### Records:
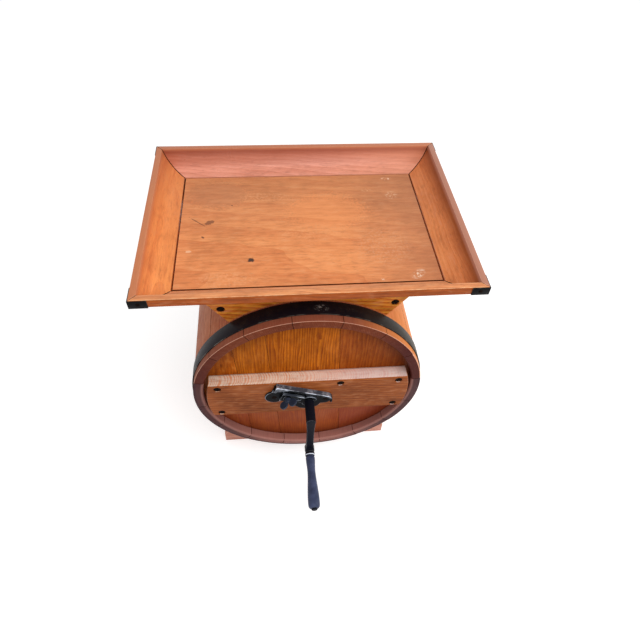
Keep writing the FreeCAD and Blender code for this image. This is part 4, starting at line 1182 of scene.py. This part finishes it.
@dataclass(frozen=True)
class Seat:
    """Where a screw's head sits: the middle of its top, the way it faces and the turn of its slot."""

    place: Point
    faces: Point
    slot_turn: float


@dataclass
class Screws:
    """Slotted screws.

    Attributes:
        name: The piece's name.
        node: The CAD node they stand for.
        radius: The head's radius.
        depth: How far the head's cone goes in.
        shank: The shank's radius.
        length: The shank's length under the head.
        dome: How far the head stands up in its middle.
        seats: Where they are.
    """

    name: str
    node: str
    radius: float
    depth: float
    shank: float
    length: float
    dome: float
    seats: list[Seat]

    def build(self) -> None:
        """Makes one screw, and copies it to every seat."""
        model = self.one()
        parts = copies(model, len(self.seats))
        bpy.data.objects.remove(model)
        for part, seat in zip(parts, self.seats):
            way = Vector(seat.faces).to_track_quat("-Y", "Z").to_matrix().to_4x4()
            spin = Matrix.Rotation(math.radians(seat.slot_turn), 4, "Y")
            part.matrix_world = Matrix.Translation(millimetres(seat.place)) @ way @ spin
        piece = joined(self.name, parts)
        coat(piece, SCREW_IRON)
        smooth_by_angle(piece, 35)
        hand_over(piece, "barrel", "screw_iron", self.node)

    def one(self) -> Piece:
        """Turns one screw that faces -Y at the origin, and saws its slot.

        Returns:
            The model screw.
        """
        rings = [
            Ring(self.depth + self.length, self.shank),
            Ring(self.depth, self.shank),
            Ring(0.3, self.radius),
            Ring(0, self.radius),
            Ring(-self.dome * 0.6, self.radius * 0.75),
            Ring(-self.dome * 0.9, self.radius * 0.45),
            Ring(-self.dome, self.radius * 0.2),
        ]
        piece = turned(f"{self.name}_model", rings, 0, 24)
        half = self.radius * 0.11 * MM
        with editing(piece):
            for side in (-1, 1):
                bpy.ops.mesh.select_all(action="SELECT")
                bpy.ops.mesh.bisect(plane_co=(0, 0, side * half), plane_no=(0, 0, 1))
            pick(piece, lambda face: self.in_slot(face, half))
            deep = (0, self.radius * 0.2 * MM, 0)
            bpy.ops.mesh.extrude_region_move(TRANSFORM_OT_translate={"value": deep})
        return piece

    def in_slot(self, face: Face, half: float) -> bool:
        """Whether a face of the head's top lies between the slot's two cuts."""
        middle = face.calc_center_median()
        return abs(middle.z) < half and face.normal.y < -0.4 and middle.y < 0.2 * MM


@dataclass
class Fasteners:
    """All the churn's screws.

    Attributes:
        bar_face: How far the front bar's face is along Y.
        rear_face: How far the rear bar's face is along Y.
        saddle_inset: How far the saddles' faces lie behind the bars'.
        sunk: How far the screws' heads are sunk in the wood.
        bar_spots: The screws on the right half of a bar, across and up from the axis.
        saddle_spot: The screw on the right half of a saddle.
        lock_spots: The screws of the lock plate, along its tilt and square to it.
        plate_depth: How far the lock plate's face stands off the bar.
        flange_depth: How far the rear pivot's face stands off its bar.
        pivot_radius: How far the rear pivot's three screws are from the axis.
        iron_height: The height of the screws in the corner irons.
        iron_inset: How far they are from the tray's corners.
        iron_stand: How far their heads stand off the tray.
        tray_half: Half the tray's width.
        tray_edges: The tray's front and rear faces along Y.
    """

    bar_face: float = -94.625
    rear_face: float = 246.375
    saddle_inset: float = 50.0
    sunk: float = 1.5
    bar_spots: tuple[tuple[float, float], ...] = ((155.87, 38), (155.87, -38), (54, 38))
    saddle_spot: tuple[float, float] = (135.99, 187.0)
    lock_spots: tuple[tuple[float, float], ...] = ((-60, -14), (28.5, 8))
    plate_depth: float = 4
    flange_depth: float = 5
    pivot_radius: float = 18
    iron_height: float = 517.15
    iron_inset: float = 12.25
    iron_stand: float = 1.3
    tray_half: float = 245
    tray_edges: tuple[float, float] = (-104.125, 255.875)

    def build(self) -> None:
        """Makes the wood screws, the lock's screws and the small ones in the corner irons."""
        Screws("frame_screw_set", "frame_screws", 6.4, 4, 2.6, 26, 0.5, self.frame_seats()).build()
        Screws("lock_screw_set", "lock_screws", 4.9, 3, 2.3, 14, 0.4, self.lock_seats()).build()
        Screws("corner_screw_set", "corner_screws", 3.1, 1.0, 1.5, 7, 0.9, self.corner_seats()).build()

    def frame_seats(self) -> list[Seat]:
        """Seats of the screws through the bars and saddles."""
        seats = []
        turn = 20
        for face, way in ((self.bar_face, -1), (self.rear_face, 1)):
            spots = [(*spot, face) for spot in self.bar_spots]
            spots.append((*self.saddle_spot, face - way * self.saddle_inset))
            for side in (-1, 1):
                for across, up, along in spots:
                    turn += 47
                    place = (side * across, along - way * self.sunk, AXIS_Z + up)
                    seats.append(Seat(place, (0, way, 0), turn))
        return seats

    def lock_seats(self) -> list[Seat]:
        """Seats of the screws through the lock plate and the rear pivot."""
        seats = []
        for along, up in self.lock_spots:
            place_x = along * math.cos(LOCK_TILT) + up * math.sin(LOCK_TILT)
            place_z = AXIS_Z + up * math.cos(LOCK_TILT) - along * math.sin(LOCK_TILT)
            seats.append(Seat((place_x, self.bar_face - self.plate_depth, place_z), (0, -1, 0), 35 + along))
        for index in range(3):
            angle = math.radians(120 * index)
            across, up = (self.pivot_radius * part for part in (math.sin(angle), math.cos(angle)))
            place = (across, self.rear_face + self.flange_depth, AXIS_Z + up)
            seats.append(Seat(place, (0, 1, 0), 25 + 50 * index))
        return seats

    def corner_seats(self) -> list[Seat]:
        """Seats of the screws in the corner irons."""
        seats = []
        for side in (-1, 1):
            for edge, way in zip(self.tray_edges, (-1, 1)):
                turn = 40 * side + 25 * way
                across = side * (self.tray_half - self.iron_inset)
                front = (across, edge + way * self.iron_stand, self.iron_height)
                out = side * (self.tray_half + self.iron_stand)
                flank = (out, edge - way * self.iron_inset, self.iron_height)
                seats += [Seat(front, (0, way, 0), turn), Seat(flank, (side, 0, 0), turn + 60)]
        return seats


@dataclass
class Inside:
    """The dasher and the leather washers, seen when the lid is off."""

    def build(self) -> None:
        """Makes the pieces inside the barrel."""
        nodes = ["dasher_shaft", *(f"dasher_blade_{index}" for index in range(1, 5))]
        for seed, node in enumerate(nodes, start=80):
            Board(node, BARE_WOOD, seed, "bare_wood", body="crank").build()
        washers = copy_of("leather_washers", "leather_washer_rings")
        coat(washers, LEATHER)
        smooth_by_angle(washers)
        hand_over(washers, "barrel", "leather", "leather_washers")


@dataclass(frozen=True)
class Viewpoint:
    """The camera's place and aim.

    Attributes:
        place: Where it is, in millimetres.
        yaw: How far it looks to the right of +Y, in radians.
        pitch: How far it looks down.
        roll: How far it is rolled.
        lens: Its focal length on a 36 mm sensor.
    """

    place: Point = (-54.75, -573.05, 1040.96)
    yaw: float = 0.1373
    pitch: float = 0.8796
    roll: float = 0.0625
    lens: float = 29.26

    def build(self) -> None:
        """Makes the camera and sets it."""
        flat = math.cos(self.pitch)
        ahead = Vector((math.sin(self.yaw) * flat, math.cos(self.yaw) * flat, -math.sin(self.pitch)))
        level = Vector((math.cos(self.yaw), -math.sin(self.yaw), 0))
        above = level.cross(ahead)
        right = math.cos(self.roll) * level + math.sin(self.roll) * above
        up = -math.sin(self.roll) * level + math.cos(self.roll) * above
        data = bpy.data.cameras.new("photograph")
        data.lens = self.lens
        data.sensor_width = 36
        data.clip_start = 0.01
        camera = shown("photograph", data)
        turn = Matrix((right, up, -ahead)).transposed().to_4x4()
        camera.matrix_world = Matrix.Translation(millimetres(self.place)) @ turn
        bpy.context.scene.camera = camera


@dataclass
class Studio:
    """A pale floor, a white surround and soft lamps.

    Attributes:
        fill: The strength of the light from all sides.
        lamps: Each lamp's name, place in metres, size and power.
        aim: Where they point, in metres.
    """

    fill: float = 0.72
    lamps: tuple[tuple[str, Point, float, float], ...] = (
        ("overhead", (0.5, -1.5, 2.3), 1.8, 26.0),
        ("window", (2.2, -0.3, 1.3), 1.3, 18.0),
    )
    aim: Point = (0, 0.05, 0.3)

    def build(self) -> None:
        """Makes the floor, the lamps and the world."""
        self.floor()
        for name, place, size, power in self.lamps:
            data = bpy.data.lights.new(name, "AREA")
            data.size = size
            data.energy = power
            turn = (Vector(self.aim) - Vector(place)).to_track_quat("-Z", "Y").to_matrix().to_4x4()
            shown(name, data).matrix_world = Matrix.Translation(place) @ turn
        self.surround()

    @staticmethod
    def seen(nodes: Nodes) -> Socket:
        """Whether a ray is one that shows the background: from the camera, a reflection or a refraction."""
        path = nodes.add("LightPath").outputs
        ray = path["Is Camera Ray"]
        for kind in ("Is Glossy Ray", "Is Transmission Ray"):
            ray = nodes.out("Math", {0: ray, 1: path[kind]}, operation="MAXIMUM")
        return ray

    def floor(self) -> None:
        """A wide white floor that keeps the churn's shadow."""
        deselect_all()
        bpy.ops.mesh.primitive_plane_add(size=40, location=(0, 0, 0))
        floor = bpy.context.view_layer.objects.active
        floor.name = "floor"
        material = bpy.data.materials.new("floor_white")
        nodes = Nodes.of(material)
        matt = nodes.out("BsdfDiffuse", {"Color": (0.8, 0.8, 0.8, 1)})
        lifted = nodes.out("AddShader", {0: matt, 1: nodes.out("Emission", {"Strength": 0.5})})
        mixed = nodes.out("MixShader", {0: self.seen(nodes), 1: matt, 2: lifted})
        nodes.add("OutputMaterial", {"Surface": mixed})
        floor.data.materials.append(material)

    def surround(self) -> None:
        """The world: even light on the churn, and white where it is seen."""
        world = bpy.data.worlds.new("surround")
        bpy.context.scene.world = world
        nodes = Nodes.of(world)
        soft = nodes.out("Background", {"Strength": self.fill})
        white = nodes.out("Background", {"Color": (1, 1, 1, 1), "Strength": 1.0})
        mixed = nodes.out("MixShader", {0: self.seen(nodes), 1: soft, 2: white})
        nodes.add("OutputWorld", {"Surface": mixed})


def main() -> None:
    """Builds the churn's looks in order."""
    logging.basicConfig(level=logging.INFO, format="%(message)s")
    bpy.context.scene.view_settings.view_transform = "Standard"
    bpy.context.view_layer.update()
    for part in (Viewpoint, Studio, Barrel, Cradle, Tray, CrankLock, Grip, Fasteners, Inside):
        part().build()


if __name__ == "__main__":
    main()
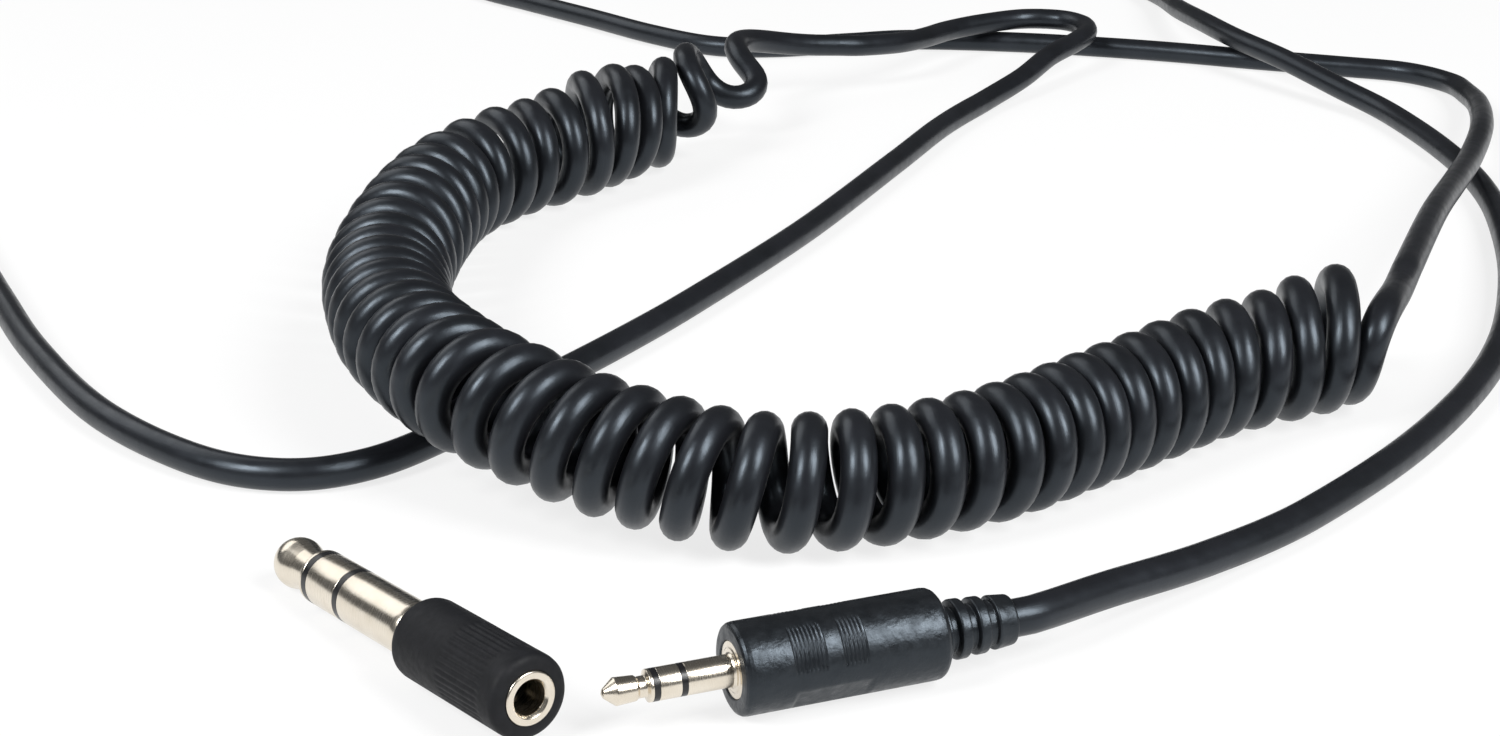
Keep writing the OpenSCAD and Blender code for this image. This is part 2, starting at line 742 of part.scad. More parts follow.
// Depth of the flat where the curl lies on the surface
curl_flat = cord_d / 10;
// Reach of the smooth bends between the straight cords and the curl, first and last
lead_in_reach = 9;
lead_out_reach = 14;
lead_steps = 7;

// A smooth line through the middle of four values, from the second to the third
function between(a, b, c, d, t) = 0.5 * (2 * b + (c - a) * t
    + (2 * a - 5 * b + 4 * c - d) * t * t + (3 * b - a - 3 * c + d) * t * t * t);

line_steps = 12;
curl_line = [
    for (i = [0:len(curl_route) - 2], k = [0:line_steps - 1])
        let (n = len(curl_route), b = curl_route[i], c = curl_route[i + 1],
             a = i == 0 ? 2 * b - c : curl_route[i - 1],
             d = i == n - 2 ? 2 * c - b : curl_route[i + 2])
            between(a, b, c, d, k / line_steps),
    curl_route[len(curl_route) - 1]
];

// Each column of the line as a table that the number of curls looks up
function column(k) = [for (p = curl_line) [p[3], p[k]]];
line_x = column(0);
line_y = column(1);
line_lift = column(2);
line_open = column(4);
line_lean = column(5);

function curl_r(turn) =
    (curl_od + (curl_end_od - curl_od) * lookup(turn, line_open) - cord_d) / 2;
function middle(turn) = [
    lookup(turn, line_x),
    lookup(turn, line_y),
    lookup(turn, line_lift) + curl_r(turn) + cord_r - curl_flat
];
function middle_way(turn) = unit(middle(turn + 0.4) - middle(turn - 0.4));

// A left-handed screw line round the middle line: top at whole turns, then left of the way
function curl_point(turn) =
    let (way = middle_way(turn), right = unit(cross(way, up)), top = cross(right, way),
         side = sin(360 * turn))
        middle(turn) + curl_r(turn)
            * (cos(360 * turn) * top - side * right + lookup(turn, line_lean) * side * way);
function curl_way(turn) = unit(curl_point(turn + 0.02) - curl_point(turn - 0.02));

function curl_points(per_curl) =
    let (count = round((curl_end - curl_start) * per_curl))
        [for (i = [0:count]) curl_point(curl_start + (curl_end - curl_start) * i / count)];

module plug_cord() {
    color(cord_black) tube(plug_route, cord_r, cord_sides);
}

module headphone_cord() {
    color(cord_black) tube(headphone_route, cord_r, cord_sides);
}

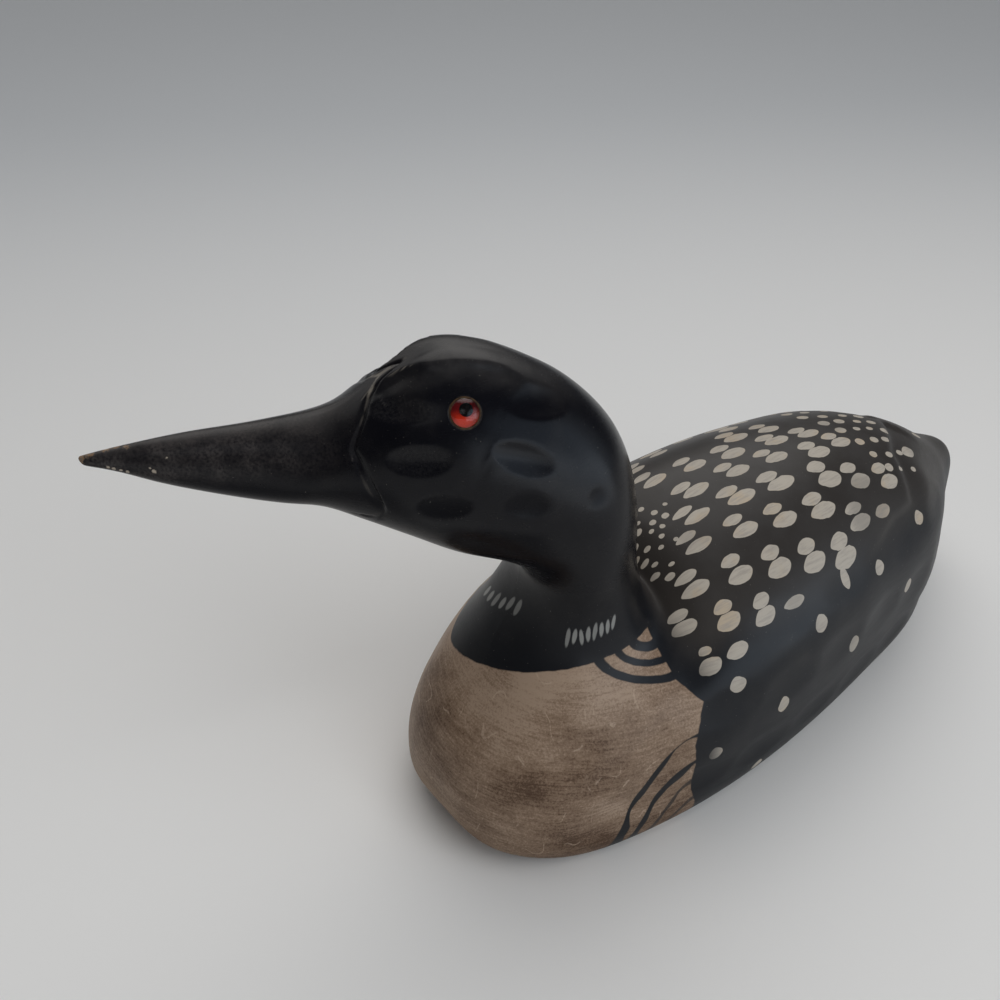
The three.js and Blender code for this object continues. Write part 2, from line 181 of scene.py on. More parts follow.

### Written problem:
Please output the exact lines of the records above, beginning with the first and stopping after the line that holds "a screw's head", and nothing else.

### The response:
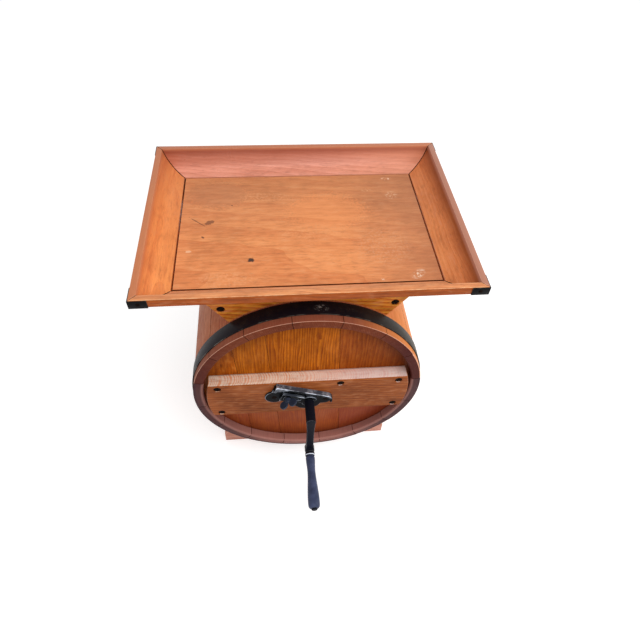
Keep writing the FreeCAD and Blender code for this image. This is part 4, starting at line 1182 of scene.py. This part finishes it.
@dataclass(frozen=True)
class Seat:
    """Where a screw's head sits: the middle of its top, the way it faces and the turn of its slot."""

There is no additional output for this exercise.